Memory Technology for Data Storage

Module Number: EIneu

Druation: one semester

Occurance: winter semester and summer semester

Language: English

Number of ECTS: 5


Professor in charge: Franz Kreupl

Description of Achievement and Assessment Methods

60 minutes examination with the following elements:
- Written examination, closed books, no notes
- It consists of questions that cover the knowledge of all the diverse memory technologies that have been explained, hand calculations and drawings that cover the ability to solve and explain problems arising from the used technologies and related background questions. Examples for typical exam questions are the questions in the exercises.

Prerequisites (recommended)

Basic Physical concepts, materials, electronic devices
The following modules should be passed before taking the course:
- Physik für Elektroingenieure
- Werkstoffe der Elektrotechnik
- Elektronische Bauelemente

Intended Learning Outcomes

After completion of this course, the student
- understands advanced patterning, litho and layout techniques
- understands advanced transistor concepts like FinFet, Gate-all-Around FET, FD-SOI and MCBFETs
- knows the economic and performance aspects of the memory hierarchy (evaluate)
- is able to evaluate pros and cons of different memory technologies
- knows which memory to choose for a given application (apply)
- knows what technology to choose for having memory w/o extra masks (apply)
- knows a metric how to benchmark different memory technologies (evaluate)
- knows the physical limitation for each memory technology (evaluate)
- knows the physical challenges for each technology (evaluate)
- understands the basic physics and technology for semiconductor memories
- understands the basic physics and technology for magnetic storage
- understands the basic physics and technology of insulators, high-k and metal gate materials
- understands the basic physics and technology for phase-change materials for data storage
- knows architecture-based limitations of certain memory technologies (evaluate)
- has an overview of current nano-electronic challenges


Without memory technologies we would not be able to live our connected lifestyle. Memory is the core of our tablets, PCs, smart phones, servers, cloud services, deep learning hardware and the basis of almost all complex electronics. Understanding how different memory technologies work and where their limitations are is crucial for most applications.
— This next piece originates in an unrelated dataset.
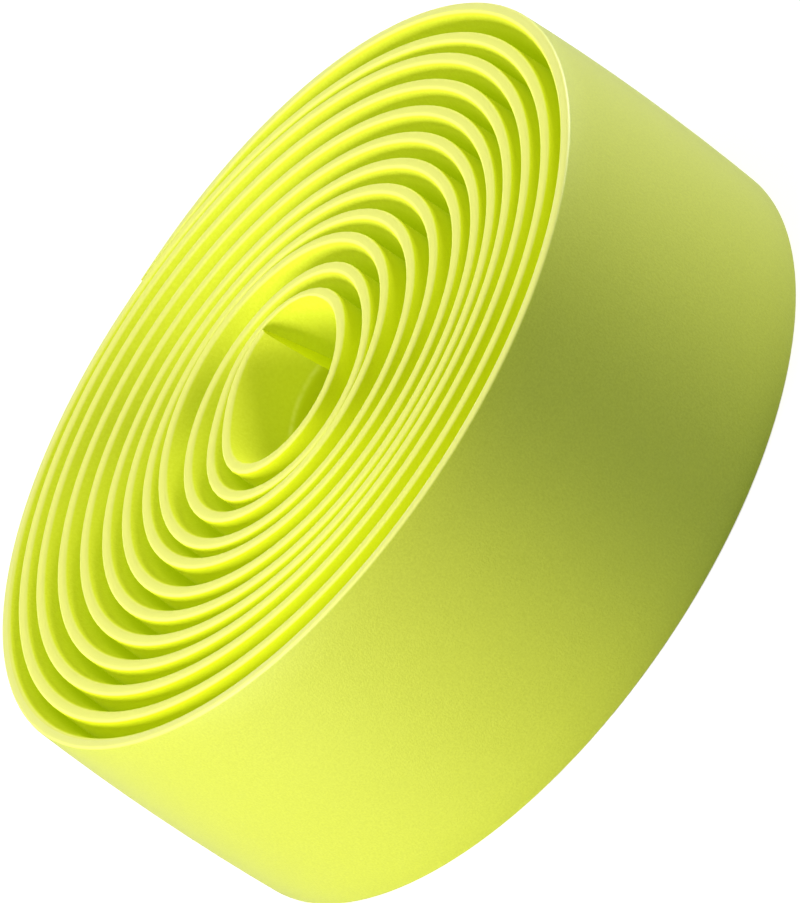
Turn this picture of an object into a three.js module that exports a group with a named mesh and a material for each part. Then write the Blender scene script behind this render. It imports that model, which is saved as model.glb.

Memory technology operates at the forefront of semiconductor technology and production. Memory technology uses the most advanced lithography tricks and the latest transistor designs in combination with novel electronic materials. Therefore, you will touch base with the latest challenges in nanoelectronics and learn how to live with them or how to mitigate them.

The lecture will discuss technology details, limitations and challenges along the memory hierarchy in data storage systems.
semiconductor memories:
-Soft errors (SER)
-PCRAM (3D XPoint)
-OTP like e-Fuse, Antifuse, eMemory, Kilopass, Synopsis, NSCore
Emerging Memories:
-resistive memory technologies (Memristor etc.)
-3D memory technologies
-mechanical and magnetic memories:
-magnetic tape storage
historical memory devices

Teaching and Learning Methods

Lecture with discussion
readings assignments, case studies
Individual and group exercises
In addition to the individual student's methods a consolidated
knowledge is targeted by repeated lessons in exercises and tutorials.
Teaching method:
During the lectures students are instructed in a teacher-centered style. The exercises are held in a student-centered way.


e-learning Moodle

Reading List

The Art of Assembly Language, Randy Hall, eBook:
Volume 2: The basic system components
Volume 2: Memory architecture 6.1 - 6.6
Memory Systems: Cache, DRAM, Disk. Bruce Jacob, Spencer W. Ng, and David T. Wang, with contributions by Samuel Rodriguez. ISBN 978-0-12-379751-3, Morgan Kaufmann Publishers, September 2007
Individual handouts and scripts on Moodle